TASK DESCRIPTION >> Reproduce exactly the lines below, from the first through the one containing "return seat_half_width +", and nothing more.

SOURCE MATERIAL >>
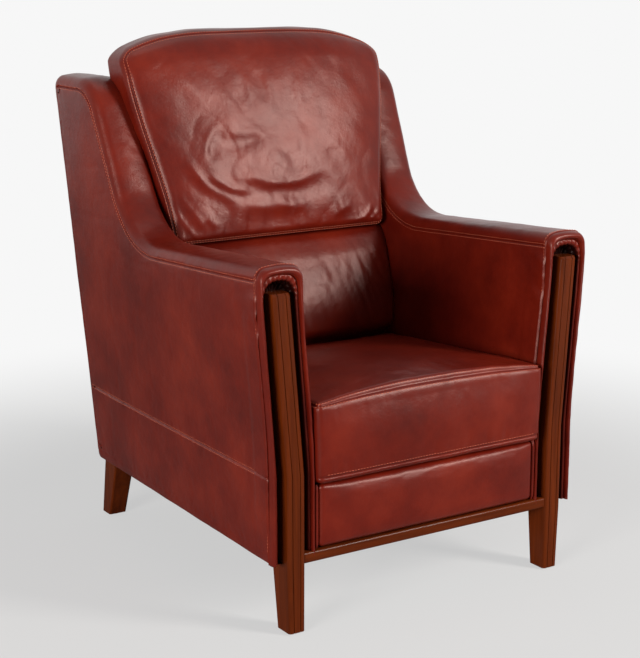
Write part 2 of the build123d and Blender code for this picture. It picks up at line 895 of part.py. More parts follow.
def seat_half(y, z):
    back = (y - front_y) / (seat_rear_y - front_y)
    return seat_half_width + seat_flare_share * (z - seat_bottom_z) - seat_narrowing * back


def seat_cushion(inset):
    softness = [seat_edge_r] * 4
    bulges = (seat_front_bulge, seat_crown, 0, 0)
    return pillow(seat_corners, bulges, softness, seat_half, inset, seat_tuck)


def lumbar_corners(share):
    foot_z = deck_top_z(back_y(lumbar_bottom_z)) + deck_gap
    return [
        (lumbar_front_y, deck_top_z(lumbar_front_y) + deck_gap),
        (split_y, split_z - deck_gap),
        (back_y(split_z) - deck_gap, split_z - deck_gap),
        (back_y(foot_z) - deck_gap, foot_z),
    ]


def lumbar_half(y, z):
    return lumbar_half_width + lumbar_flare_share * (z - lumbar_bottom_z)


def lumbar(inset):
    softness = [lumbar_edge_r] * 4
    bulges = (lumbar_bulge, 0, 0, 0)
    return pillow(lumbar_corners, bulges, softness, lumbar_half, inset, lumbar_tuck)


def head_corners(share):
    top = head_top_z - head_top_bulge - head_shoulder_drop * abs(share) ** 3
    return [
        (split_y, split_z),
        (head_top_front_y, top),
        (back_y(top) - deck_gap, top),
        (back_y(split_z) - deck_gap, split_z),
    ]


def head_half(y, z):
    slope = (head_half_width_high - head_half_width_low) / (head_wide_z - split_z)
    return head_half_width_low + slope * (z - split_z)


def wing_space(gap):
    """The right wing's space as far as it touches the headrest, grown by a gap."""
    low, high = split_z - overrun, wing_top_z + overrun
    points = []
    for z in (low, high):
        points.append((outer_x(crest_front_y, z) - side_thickness - gap, front_y, z))
    points += [(half_width + overrun, front_y, high), (half_width + overrun, front_y, low)]
    face = Face(Wire.make_polygon(points, close=True))
    return extrude(face, amount=depth, dir=(0, 1, 0)) & side_prism(-gap)


def headrest(inset):
    bulges = (head_crown, head_top_bulge, 0, 0)
    softness = (lumbar_edge_r, head_top_r, head_rear_r, lumbar_edge_r)
    body = pillow(head_corners, bulges, softness, head_half, inset, head_tuck)
    wing = wing_space(seat_side_gap + inset)
    return body - wing - mirrored(wing)


def front_panel(inset):
    """The crowned leather panel below the seat, drawn in by an inset."""
    half = panel_half_width - inset
    back, front = seat_front_y(), arm_front_y + inset
    z0, z1 = panel_bottom_z + inset, panel_top_z - inset
    crown = front - panel_crown
    edges = [
        Edge.make_line((-half, back, z0), (-half, front, z0)),
        Edge.make_three_point_arc((-half, front, z0), (0, crown, z0), (half, front, z0)),
        Edge.make_line((half, front, z0), (half, back, z0)),
        Edge.make_line((half, back, z0), (-half, back, z0)),
    ]
    body = extrude(Face(Wire(edges)), amount=z1 - z0, dir=(0, 0, 1))
    rounded = [e for e in body.edges() if e.center().Y < front + seat_gap]
    return fillet(rounded, panel_edge_r - inset)


# Everything in its place

def save_pair(name, *shapes):
    save(name + "_R", *shapes)
    save(name + "_L", *[mirrored(s) for s in shapes])


def cut(shape, tools):
    for tool in tools:
        shape = shape - tool
    return shape


def build_sides():
    whole, lined, cavity = slab(0), slab(leather), slab(pad)
    rail_space = rail_bar(seat_gap)
    bolts = seat_bolts() + [crest_bolt()]
    screws = stile_screws()
    shell = whole - lined - pocket(0) - rail_space
    below = block(0, half_width, 0, rear_y + overrun, -overrun, wing_top_z - seam_drop)
    shell = shell - (rear_skin(rear_wrap, 0, leather) & below)
    pieces = side_leather(shell)
    pieces["arm_facing"] = cut(pieces["arm_facing"] - rail_space, screws)
    pieces["inner_side_leather"] = cut(pieces["inner_side_leather"], bolts)
    pieces["side_panel_lower"] = pieces["side_panel_lower"] - rear_leg_bolt()
    for name, piece in pieces.items():
        save_pair(name, piece)
    padding = slab(leather + seat_gap) - cavity - pocket(-seat_gap) - rail_space
    padding = cut(padding, bolts + screws + [rear_leg_bolt()])
    save_pair("side_padding", padding)
    frame = side_frame(slab(pad + seat_gap))
    for name, piece in frame.items():
        save_pair(name, cut(piece, bolts + screws + [rear_leg_bolt()]))


def build_show_wood():
    stile = cut(front_stile(), [rail_tenon(seat_gap), leg_dowel()] + stile_screws())
    save_pair("front_stile", stile)
    foot_y = stile_front(joint_z) + foot_edge / 2 + leg_foot_depth / 2
    foot_x = stile_x - (stile_width - leg_foot_width) / 2
    front_glide = glide(foot_x, foot_y)
    rear_glide = glide(rear_leg_x, rear_leg_y + rear_leg_splay)
    save_pair("front_leg", cut(front_leg(), [leg_dowel(), front_glide]))
    save_pair("rear_leg", cut(rear_leg(), [rear_leg_bolt(), rear_glide]))
    save("front_rail", front_rail())
    save("leg_dowels", leg_dowel(), mirrored(leg_dowel()))
    save("foot_glides", front_glide, rear_glide, mirrored(front_glide), mirrored(rear_glide))


def build_seat():
    front, rear, sides = seat_frame()
    bolts = seat_bolts()
    bolts += [mirrored(b) for b in bolts]
    blocks = corner_blocks()
    screws = corner_screws()
    blocks = [cut(b, screws) for b in blocks]
    blocks += [mirrored(b) for b in blocks]
    screws += [mirrored(s) for s in screws]
    springs, clips = seat_suspension()
    back_springs, back_clips = back_suspension()
    save("seat_rail_front", cut(front, screws))
    save("seat_rail_rear", cut(rear, screws))
    save("seat_side_rails", *[cut(s, bolts) for s in sides])
    save("corner_blocks", *blocks)
    both = stile_screws()
    both += [mirrored(s) for s in both]
    save("frame_screws", *screws, *both)
    crest = crest_bolt()
    leg_bolt = rear_leg_bolt()
    save("frame_bolts", *bolts, crest, mirrored(crest), leg_bolt, mirrored(leg_bolt))
    save("seat_springs", *springs)
    save("back_springs", *back_springs)
    save("spring_clips", *clips, *back_clips)
    save("seat_deck_pad", deck_pad())
    save("dust_cover", dust_cover())
    save("front_panel_leather", front_panel(0) - front_panel(leather))
    save("front_panel_padding", front_panel(leather))


def build_back():
    pad_bottom = crest_top_z - leather - crest_pad
    crest = crest_bolt()
    save("crest_rail", cut(crest_rail(), [crest, mirrored(crest)]))
    board = crest_layer(2 * leather + back_board, pad_bottom - top_board, pad_bottom)
    save("back_top_board", between_sides(board, seat_gap))
    save("back_top_pad", between_sides(crest_layer(leather, pad_bottom, crest_top_z - leather),
                                       seat_gap))
    save("back_top_band", back_top_band())
    low, top = seat_rail_bottom_z + leather, wing_top_z - seam_drop
    save("back_board", rear_board(leather + seat_gap, back_board, low, pad_bottom))
    depth_in = leather + seat_gap + back_board
    save("back_bottom_rail", rear_board(depth_in, seat_rail, low, low + member))
    wrap = rear_wrap + seat_gap
    save("back_panel_upper", rear_sheet(wrap, 0, leather, skirt_seam_z, top - seat_gap))
    save("back_panel_lower", rear_sheet(wrap, 0, leather, -overrun, skirt_seam_z))
    z0 = back_rail_top_z + member / 2
    z1 = crest_rail_bottom() - member / 2
    support = raked_board(z0, z1, seat_gap, rail_back - clip_height() - spring_r - 2 * seat_gap)
    save("back_support_pad", between_sides(support, deck_margin))


def build_cushions():
    for name, form in (("seat_cushion", seat_cushion), ("lumbar", lumbar), ("headrest", headrest)):
        save(name + "_cover", form(0) - form(leather))
        save(name + "_foam", form(leather + seat_gap))


os.makedirs("parts", exist_ok=True)
build_show_wood()
build_seat()
build_back()
build_cushions()
build_sides()
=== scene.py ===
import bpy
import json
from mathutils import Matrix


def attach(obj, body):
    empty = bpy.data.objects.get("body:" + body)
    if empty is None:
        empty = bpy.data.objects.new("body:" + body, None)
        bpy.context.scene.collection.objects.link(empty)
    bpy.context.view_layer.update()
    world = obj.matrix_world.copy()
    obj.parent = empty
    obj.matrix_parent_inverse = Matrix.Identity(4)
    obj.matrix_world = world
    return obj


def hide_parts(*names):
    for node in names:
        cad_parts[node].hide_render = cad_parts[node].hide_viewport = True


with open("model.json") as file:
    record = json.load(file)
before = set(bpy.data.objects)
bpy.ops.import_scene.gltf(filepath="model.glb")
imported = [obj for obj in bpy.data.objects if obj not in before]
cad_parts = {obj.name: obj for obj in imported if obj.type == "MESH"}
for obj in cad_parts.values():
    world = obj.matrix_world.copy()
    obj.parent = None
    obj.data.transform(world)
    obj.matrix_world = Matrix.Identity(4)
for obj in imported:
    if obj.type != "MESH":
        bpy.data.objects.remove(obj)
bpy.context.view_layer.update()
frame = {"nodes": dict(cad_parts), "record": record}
import json

import bpy
import numpy as np
from mathutils import Quaternion, Vector
from mathutils.geometry import delaunay_2d_cdt

# The chair's measures, in metres
FRONT_Y, REAR_Y, REAR_FOOT_Y = -0.399, 0.417, 0.360
BASE_Z, KINK_Z, FLARE_Z, WING_Z = 0.133, 0.289, 0.640, 0.929
FRONT_HALF, FRONT_FLARE = 0.337, 0.022
REAR_HALF, REAR_FLARE = 0.312, 0.047
SIDE_THICK = 0.088
ARM_FRONT_Z, ARM_REAR_Y, ARM_REAR_Z = 0.657, 0.109, 0.630
WING_FRONT_Y = 0.241
ROLL = 0.016
SEAM_D = 0.020
FACING_Y = FRONT_Y + 0.014
SKIRT_Z = 0.291
REAR_WRAP = 0.030
ARM_CROWN = 0.0050

# The leaning face behind the back cushions, and the height where the headrest starts on it
BACK_Y, BACK_LEAN, HEAD_FOOT_Z = 0.228, 0.18, 0.612

# A seam's groove, the rows of stitches on its two sides and one stitch
GROOVE, GROOVE_HALF = 0.0026, 0.0020
ROW_OFF, SKIRT_ROW_OFF = 0.0034, 0.0036
STITCH, STITCH_GAP, STITCH_THICK = 0.0042, 0.0020, 0.00052

# Working values: the outline's step, how near points count as one, a batch of points, out of
# reach and next to nothing
PATH_STEP = 0.004
MERGE = 0.00004
BATCH = 4000
FAR = 9.0
TINY = 1e-12


# Noise and small mathematics

# Tables of random values, and a shift that keeps the noise's cells off the chair's middle
LATTICE_SIZE, LATTICE_COUNT, LATTICE_SHIFT = 32, 12, 100.37


def smooth(x):
    x = np.clip(x, 0, 1)
    return x * x * (3 - 2 * x)


def lattice(seed):
    return np.random.default_rng(seed).random((LATTICE_SIZE,) * 3) * 2 - 1


LATTICES = [lattice(seed) for seed in range(LATTICE_COUNT)]


def noise3(p, scale, seed):
    """Smooth noise from -1 to 1 at points p, with features of about scale metres."""
    q = p / scale + LATTICE_SHIFT
    i = np.floor(q).astype(int)
    f = q - i
    f = f * f * (3 - 2 * f)
    table = LATTICES[seed % LATTICE_COUNT]
    size = LATTICE_SIZE
    out = 0
    for dx in (0, 1):
        wx = f[..., 0] if dx else 1 - f[..., 0]
        for dy in (0, 1):
            wy = f[..., 1] if dy else 1 - f[..., 1]
            for dz in (0, 1):
                wz = f[..., 2] if dz else 1 - f[..., 2]
                v = table[(i[..., 0] + dx) % size, (i[..., 1] + dy) % size, (i[..., 2] + dz) % size]
                out = out + wx * wy * wz * v
    return out


def ridges(p, scale, seed, sharp):
    """Crease-like noise: 0 on flats, rising to 1 along wandering lines."""
    return np.clip(1 - np.abs(noise3(p, scale, seed)) * sharp, 0, 1) ** 2


def bump(x, width):
    return np.exp(-(x / width) ** 2)


def run_length(points):
    """The distance along a run at each of its points."""
    return np.concatenate([[0], np.cumsum(np.linalg.norm(np.diff(points, axis=0), axis=1))])


def xyz(x, y, z):
    """Points from three coordinates, each a number or an array."""
    return np.stack(np.broadcast_arrays(x, y, z), 1)


# Meshes

def new_object(name, data):
    obj = bpy.data.objects.new(name, data)
    bpy.context.scene.collection.objects.link(obj)
    return obj


def new_mesh(name, verts, faces, mat, trim):
    """A smooth-shaded object; trim drops the points that no face uses."""
    verts = np.asarray(verts, float)
    if trim:
        used = np.unique(np.concatenate([np.asarray(f) for f in faces]))
        index = -np.ones(len(verts), int)
        index[used] = np.arange(len(used))
        verts = verts[used]
        faces = [index[list(f)] for f in faces]
    mesh = bpy.data.meshes.new(name)
    mesh.from_pydata(verts.tolist(), [], [tuple(int(i) for i in f) for f in faces])
    mesh.update()
    mesh.polygons.foreach_set("use_smooth", [True] * len(mesh.polygons))
    mesh.materials.append(mat)
    return new_object(name, mesh)


def grid_quads(rows, cols, wrap=False):
    faces = []
    last = cols if wrap else cols - 1
    for i in range(rows - 1):
        for j in range(last):
            a, b = i * cols + j, i * cols + (j + 1) % cols
            faces.append((a, b, b + cols, a + cols))
    return faces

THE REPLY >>
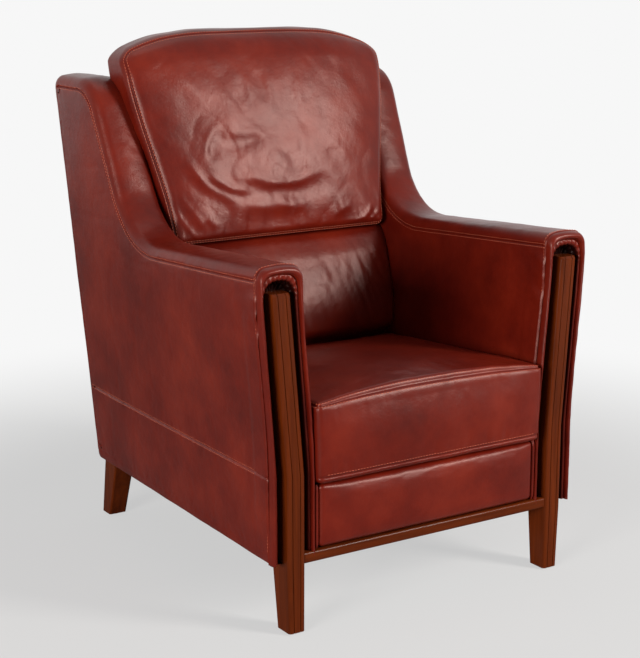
Write part 2 of the build123d and Blender code for this picture. It picks up at line 895 of part.py. More parts follow.
def seat_half(y, z):
    back = (y - front_y) / (seat_rear_y - front_y)
    return seat_half_width + seat_flare_share * (z - seat_bottom_z) - seat_narrowing * back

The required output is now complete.